Do I ask a dozen times and take the most common answer?
None of those seem reasonable. It seems to me that on her account, what I ought to do is rely on my judgment of right and wrong rather than obeying the Voice, since the Voice is unreliable.
Which I completely agree with, but it didn’t seem to be what she was saying more generally.
I meant that if you get contradictory answers to your previous question, then you can safely assume that one of the Voices isn’t God—and I guess you should go with the one with the best track record? [EDIT: based on your own judgement.] We don’t seem to disagree on anything, anyway.

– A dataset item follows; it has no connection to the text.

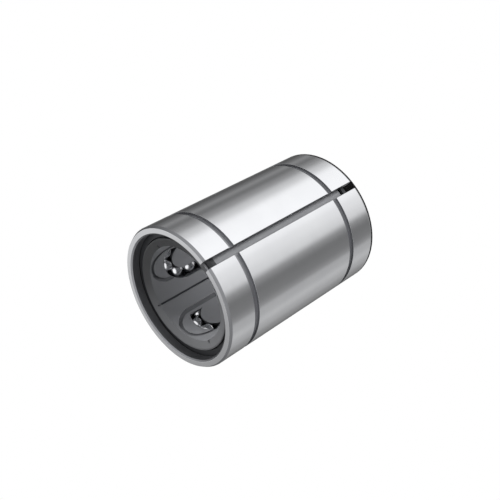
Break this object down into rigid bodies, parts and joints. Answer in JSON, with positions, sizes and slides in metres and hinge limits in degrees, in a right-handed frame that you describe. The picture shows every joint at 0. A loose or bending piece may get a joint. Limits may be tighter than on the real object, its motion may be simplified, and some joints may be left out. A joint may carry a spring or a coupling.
{
  "type": "linear ball bushing",
  "caption": "Steel linear ball bushing with an adjusting slit, two outside ring grooves and recirculating ball rows in a moulded retainer.",
  "frame": {"origin": "centre of the bottom end face, on the axis", "axes": "+Z along the axis to the top end face; the adjusting slit faces -Y"},
  "size_m": [0.045, 0.045, 0.064],
  "materials": {
    "ground_steel": "ground and polished",
    "retainer_polymer": "moulded",
    "spring_steel": "dark spring steel",
    "ball_steel": "polished bearing steel"
  },
  "bodies": {
    "sleeve": {"outer_cylinder": "ground_steel", "ball_retainer": "retainer_polymer", "snap_ring_top": "spring_steel", "snap_ring_bottom": "spring_steel"},
    "load_balls_1": {"load_balls_1": "ball_steel"},
    "return_balls_1": {"return_balls_1": "ball_steel"},
    "top_turn_balls_1": {"top_turn_balls_1": "ball_steel"},
    "bottom_turn_balls_1": {"bottom_turn_balls_1": "ball_steel"},
    "load_balls_2": {"load_balls_2": "ball_steel"},
    "return_balls_2": {"return_balls_2": "ball_steel"},
    "top_turn_balls_2": {"top_turn_balls_2": "ball_steel"},
    "bottom_turn_balls_2": {"bottom_turn_balls_2": "ball_steel"},
    "load_balls_3": {"load_balls_3": "ball_steel"},
    "return_balls_3": {"return_balls_3": "ball_steel"},
    "top_turn_balls_3": {"top_turn_balls_3": "ball_steel"},
    "bottom_turn_balls_3": {"bottom_turn_balls_3": "ball_steel"},
    "load_balls_4": {"load_balls_4": "ball_steel"},
    "return_balls_4": {"return_balls_4": "ball_steel"},
    "top_turn_balls_4": {"top_turn_balls_4": "ball_steel"},
    "bottom_turn_balls_4": {"bottom_turn_balls_4": "ball_steel"}
  },
  "joints": [
    {"name": "load_row_1", "type": "slide", "parent": "sleeve", "child": "load_balls_1", "axis": [0, 0, 1], "range_m": [-0.00248, 0.00248]},
    {"name": "return_row_1", "type": "slide", "parent": "sleeve", "child": "return_balls_1", "axis": [0, 0, 1], "range_m": [-0.00249, 0.00249]},
    {"name": "top_turn_1", "type": "hinge", "parent": "sleeve", "child": "top_turn_balls_1", "pos_m": [0.00896, -0.01392, 0.0472], "axis": [0.5869, -0.7951, -0.153], "range_deg": [-22.09, 22.09]},
    {"name": "bottom_turn_1", "type": "hinge", "parent": "sleeve", "child": "bottom_turn_balls_1", "pos_m": [0.00896, -0.01392, 0.0168], "axis": [-0.5869, 0.7951, -0.153], "range_deg": [-22.09, 22.09]},
    {"name": "load_row_2", "type": "slide", "parent": "sleeve", "child": "load_balls_2", "axis": [0, 0, 1], "range_m": [-0.00248, 0.00248]},
    {"name": "return_row_2", "type": "slide", "parent": "sleeve", "child": "return_balls_2", "axis": [0, 0, 1], "range_m": [-0.00249, 0.00249]},
    {"name": "top_turn_2", "type": "hinge", "parent": "sleeve", "child": "top_turn_balls_2", "pos_m": [0.01392, 0.00896, 0.0472], "axis": [0.7951, 0.5869, -0.153], "range_deg": [-22.09, 22.09]},
    {"name": "bottom_turn_2", "type": "hinge", "parent": "sleeve", "child": "bottom_turn_balls_2", "pos_m": [0.01392, 0.00896, 0.0168], "axis": [-0.7951, -0.5869, -0.153], "range_deg": [-22.09, 22.09]},
    {"name": "load_row_3", "type": "slide", "parent": "sleeve", "child": "load_balls_3", "axis": [0, 0, 1], "range_m": [-0.00248, 0.00248]},
    {"name": "return_row_3", "type": "slide", "parent": "sleeve", "child": "return_balls_3", "axis": [0, 0, 1], "range_m": [-0.00249, 0.00249]},
    {"name": "top_turn_3", "type": "hinge", "parent": "sleeve", "child": "top_turn_balls_3", "pos_m": [-0.00896, 0.01392, 0.0472], "axis": [-0.5869, 0.7951, -0.153], "range_deg": [-22.09, 22.09]},
    {"name": "bottom_turn_3", "type": "hinge", "parent": "sleeve", "child": "bottom_turn_balls_3", "pos_m": [-0.00896, 0.01392, 0.0168], "axis": [0.5869, -0.7951, -0.153], "range_deg": [-22.09, 22.09]},
    {"name": "load_row_4", "type": "slide", "parent": "sleeve", "child": "load_balls_4", "axis": [0, 0, 1], "range_m": [-0.00248, 0.00248]},
    {"name": "return_row_4", "type": "slide", "parent": "sleeve", "child": "return_balls_4", "axis": [0, 0, 1], "range_m": [-0.00249, 0.00249]},
    {"name": "top_turn_4", "type": "hinge", "parent": "sleeve", "child": "top_turn_balls_4", "pos_m": [-0.01392, -0.00896, 0.0472], "axis": [-0.7951, -0.5869, -0.153], "range_deg": [-22.09, 22.09]},
    {"name": "bottom_turn_4", "type": "hinge", "parent": "sleeve", "child": "bottom_turn_balls_4", "pos_m": [-0.01392, -0.00896, 0.0168], "axis": [0.7951, 0.5869, -0.153], "range_deg": [-22.09, 22.09]}
  ],
  "couplings": [
    {"joint": "return_row_1", "follows": "load_row_1", "ratio": -1},
    {"joint": "top_turn_1", "follows": "load_row_1", "rad_per_m": 155.05},
    {"joint": "bottom_turn_1", "follows": "load_row_1", "rad_per_m": -155.05},
    {"joint": "return_row_2", "follows": "load_row_2", "ratio": -1},
    {"joint": "top_turn_2", "follows": "load_row_2", "rad_per_m": 155.05},
    {"joint": "bottom_turn_2", "follows": "load_row_2", "rad_per_m": -155.05},
    {"joint": "return_row_3", "follows": "load_row_3", "ratio": -1},
    {"joint": "top_turn_3", "follows": "load_row_3", "rad_per_m": 155.05},
    {"joint": "bottom_turn_3", "follows": "load_row_3", "rad_per_m": -155.05},
    {"joint": "return_row_4", "follows": "load_row_4", "ratio": -1},
    {"joint": "top_turn_4", "follows": "load_row_4", "rad_per_m": 155.05},
    {"joint": "bottom_turn_4", "follows": "load_row_4", "rad_per_m": -155.05}
  ]
}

Agreed with that much, certainly.
Why?
If I encounter a being approximately equivalent to God - (almost) all-knowing, benevolent etc. - and it tells me to do something, why the hell should I refuse? If Omega told you something was the best choice according to your preferences—presumably as part of a larger game—why wouldn’t you try and achieve that?
My best guess is that Mr. Jilette is confused regarding morality.
Because most people who are convinced by their pet moral principle to kill kids are utterly wrong.
You’re saying that if a Friendly superintellligence told you something was the right thing to do—however you define right - then you would trust your own judgement over theirs?
Acting the other way around would be trusting my judgement that the AI is friendly.
In any case, I would expect a superintelligence, friendly or not, to be able to convince me to kill my child, or do whatever.
Yes. Yes it would. Do you consider it so inconceivable that it might be the best course of action to kill one child that it outweighs any possible evidence of Friendliness?
And so, logically, could God. Apparently FAIs don’t arbitrarily reprogram people. Who knew?